Russian officials Monday reported the death of Capt. Aleksandr Chirva, commander of the Ropucha-class landing ship Cesar Kunikov.
Two Ropucha-class ships were damaged when a Ukrainian missile hit the Russian-occupied port of Berdyansk in March, sinking a larger landing ship, Saratov.
Kremlin spokesman Dmitry Peskov said that negotiations with Ukraine are continuing but that progress was slow. Last week, Russian President Vladimir Putin said peace talks with Kyiv had reached a dead end.
“Contacts continue at the expert level within the framework of the negotiation process,” Mr. Peskov told reporters Monday. “The dynamics of the negotiation process leave much to be desired.”
Mr. Putin said Monday that sanctions imposed on Moscow over the Ukraine invasion have failed to undermine the country’s economy, saying that retail demand had normalized and unemployment had remained low.
Still, he acknowledged that consumer prices have risen significantly, with annual inflation hitting 17.5% as of April 8.
“These are very high values,” Mr.

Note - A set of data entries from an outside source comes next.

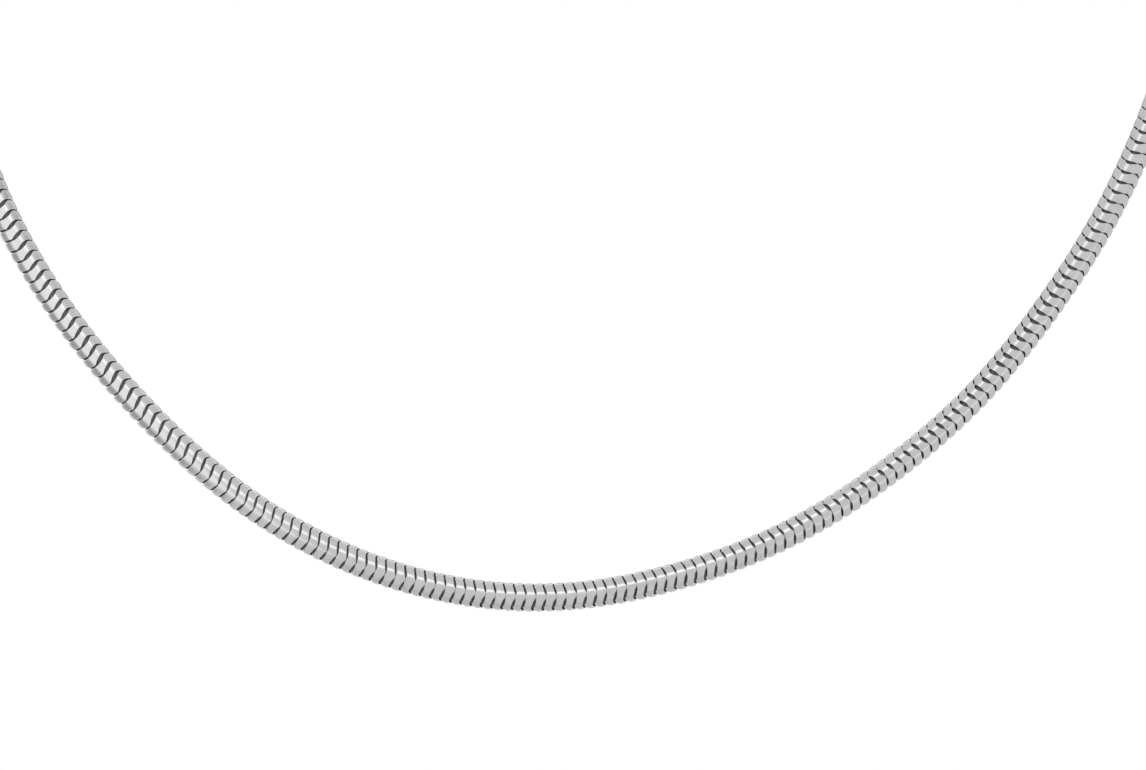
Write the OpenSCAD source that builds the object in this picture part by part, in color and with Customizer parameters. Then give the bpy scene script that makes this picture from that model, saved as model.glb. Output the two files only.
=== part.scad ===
// Snake chain necklace, hanging as worn and seen from the front.
// The origin is the middle of the clasp, where the back of the neck carries the loop.
// The loop lies in the XZ plane: +X is to the right, +Z is up, and -Y faces whoever looks at it.

/* [Loop] */
// Width of the whole loop, along the middle of the chain
loop_w = 142; // [120:1:170]
// Drop of the loop, from the middle of the clasp to the lowest point of the chain
loop_drop = 151; // [130:1:210]

/* [Chain] */
// Diameter of the chain
chain_d = 3; // [2.4:0.1:3.6]

/* [End caps] */
// Wall of a cap, round the chain
cap_wall = 0.5; // [0.3:0.05:0.8]
// Length of chain that a cap holds
cap_seat = 5.5; // [4:0.5:7]
// Thickness of a cap's closed end
cap_floor = 1.5; // [1.2:0.1:2]
// Height of the slope round a cap's closed end
cap_slope = 0.8; // [0.4:0.1:1]
// Bevel round a cap's mouth
cap_bevel = 0.2; // [0.1:0.05:0.25]
// Tilt of each cap, so that the fastening follows the back of the neck
cap_tilt = 9; // [4:1:14]

/* [Eyes] */
// Wire of the eye that is soldered to each cap
eye_wire = 1; // [0.8:0.1:1.3]
// Depth to which an eye's wire is let into its cap
eye_sink = 0.3; // [0.2:0.05:0.45]

/* [Clasp] */
// Wire of the S-hook
hook_wire = 1.4; // [1.1:0.1:1.7]
// Diameter of each of its two bends, at the middle of the wire
hook_bend = 6; // [5.5:0.5:8]
// How far the ball on each end stands out round the wire
ball_lip = 0.25; // [0.15:0.05:0.4]

/* [Clearances] */
// Gap between the chain and the inside of a cap
seat_gap = 0.12; // [0.08:0.01:0.2]
// Gap between a hook and the side of the eye that hangs on it
link_gap = 0.2; // [0.12:0.02:0.3]
// Room round a ball as an eye passes over it
ball_room = 0.25; // [0.15:0.05:0.4]

/* [Hidden] */

// The chain's route from the left cap, round the front and up to the right cap.
// Columns: across, down. Across is a percentage of half the loop's width, and down of its drop.
ROUTE = [
    [-47, 4.7], [-69.1, 11.8], [-85.8, 21.8], [-96.6, 33.9], [-100.6, 47], [-96, 60.1], [-86.65, 72.9],
    [-70.6, 84], [-48.45, 93.5], [-23.4, 98.8], [3, 99.6], [32.35, 95.45], [58.05, 87.05], [76.2, 76.75],
    [88.1, 66.2], [95.5, 54.6], [98.5, 42.7], [93.5, 30.6], [80.7, 18.5], [62.4, 9.2], [40.9, 3.5],
];

LEFT = -1;
RIGHT = 1;
TUBE_SIDES = 8;
RINGS_PER_SPAN = 3;
ROUND = 64;

// The clasp: a ball on each end, and an opening that lets an eye's wire in beside it
ball_d = hook_wire + 2 * ball_lip;
bend_r = hook_bend / 2;
mouth_reach = bend_r + (ball_d + hook_wire) / 2 + eye_wire + link_gap;
mouth_angle = acos((pow(mouth_reach / bend_r, 2) - 5) / 4);
bend_angle = 180 + mouth_angle;

// The eyes: each hangs on the inside of its hook and passes over the ball
eye_hole = ball_d + 2 * ball_room;
eye_r = (eye_hole + eye_wire) / 2;
eye_x = hook_bend - hook_wire / 2 - link_gap + eye_hole / 2;

// The caps, measured along each one from the centre of its eye
bore_d = chain_d + 2 * seat_gap;
cap_d = bore_d + 2 * cap_wall;
cap_end = eye_r + eye_wire / 2 - eye_sink;
cap_len = cap_floor + cap_seat;
cap_mouth = cap_end + cap_len;
chain_end = cap_end + cap_floor + seat_gap;

// A place in the XZ plane on the line of the cap on one side, at a distance from its eye
function cap_line(side, along) = [side * (eye_x + along * cos(cap_tilt)), -along * sin(cap_tilt)];

// The way that a cap points, out of its mouth
function cap_heading(side) = [side * cos(cap_tilt), -sin(cap_tilt)];

knots = concat(
    [cap_line(LEFT, cap_mouth)],
    [for (p = ROUTE) [p.x / 100 * loop_w / 2, -p.y / 100 * loop_drop]],
    [cap_line(RIGHT, cap_mouth)]
);
last = len(knots) - 1;

// The route's slope at each knot: along the caps at both ends, and across the two neighbours between
function slope(i) =
    i == 0 ? cap_heading(LEFT) * norm(knots[1] - knots[0]) :
    i == last ? -cap_heading(RIGHT) * norm(knots[last] - knots[last - 1]) :
    (knots[i + 1] - knots[i - 1]) / 2;

// A smooth curve through the knots: its place and its heading at t, from 0 to 1, past knot i
function span_place(i, t) =
    knots[i] * (2 * pow(t, 3) - 3 * pow(t, 2) + 1) + knots[i + 1] * (3 * pow(t, 2) - 2 * pow(t, 3))
    + slope(i) * (pow(t, 3) - 2 * pow(t, 2) + t) + slope(i + 1) * (pow(t, 3) - pow(t, 2));
function span_heading(i, t) =
    (knots[i + 1] - knots[i]) * 6 * (t - pow(t, 2))
    + slope(i) * (3 * pow(t, 2) - 4 * t + 1) + slope(i + 1) * (3 * pow(t, 2) - 2 * t);

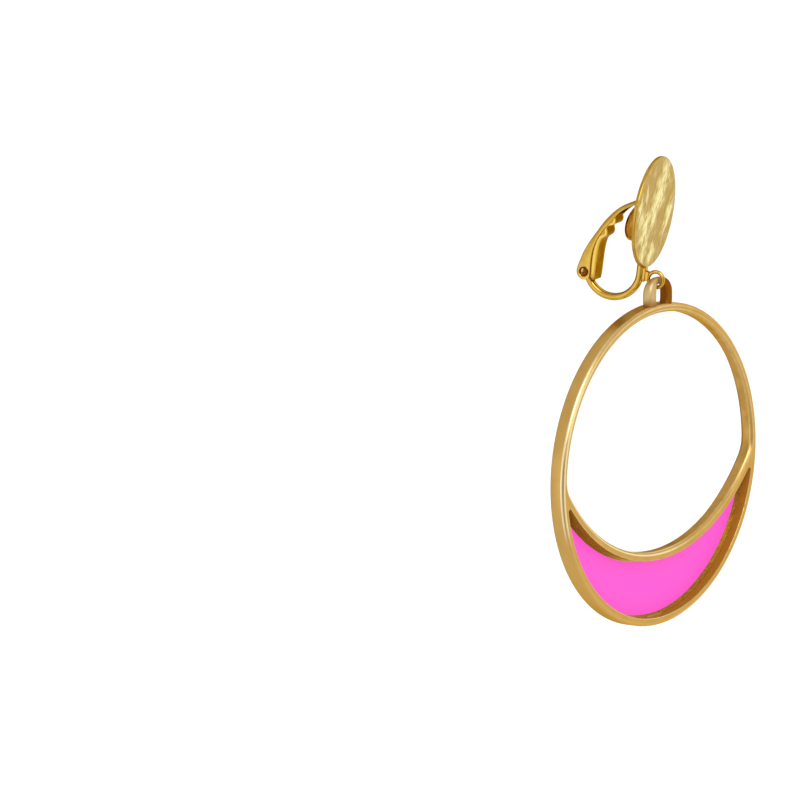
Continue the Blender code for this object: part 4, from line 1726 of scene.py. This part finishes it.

Putin said at a meeting with government ministers. “People feel this on their family budget, they feel how prices have risen, and we need to support our citizens, help them cope with the inflationary wave.”
Ukraine’s SBU security agency released a video of Viktor Medvedchuk, a Ukrainian ally of Mr. Putin captured in the Kyiv region last week, in which he appealed to Mr. Putin to exchange him for Ukrainian forces and residents in Mariupol. Mr. Medvedchuk headed a pro-Russian political party in Ukraine that authorities shut down after Russia invaded Ukraine. He had been on the run after having escaped house arrest on treason charges.
Messrs. Medvedchuk and Putin have long had a close relationship and Mr. Putin is the godfather to one of Mr. Medvedchuk’s children. On Monday, Mr. Peskov declined to comment on a separate appeal by Mr. Medvedchuk’s wife for a possible swap.
—Yaroslav Trofimov contributed to this article.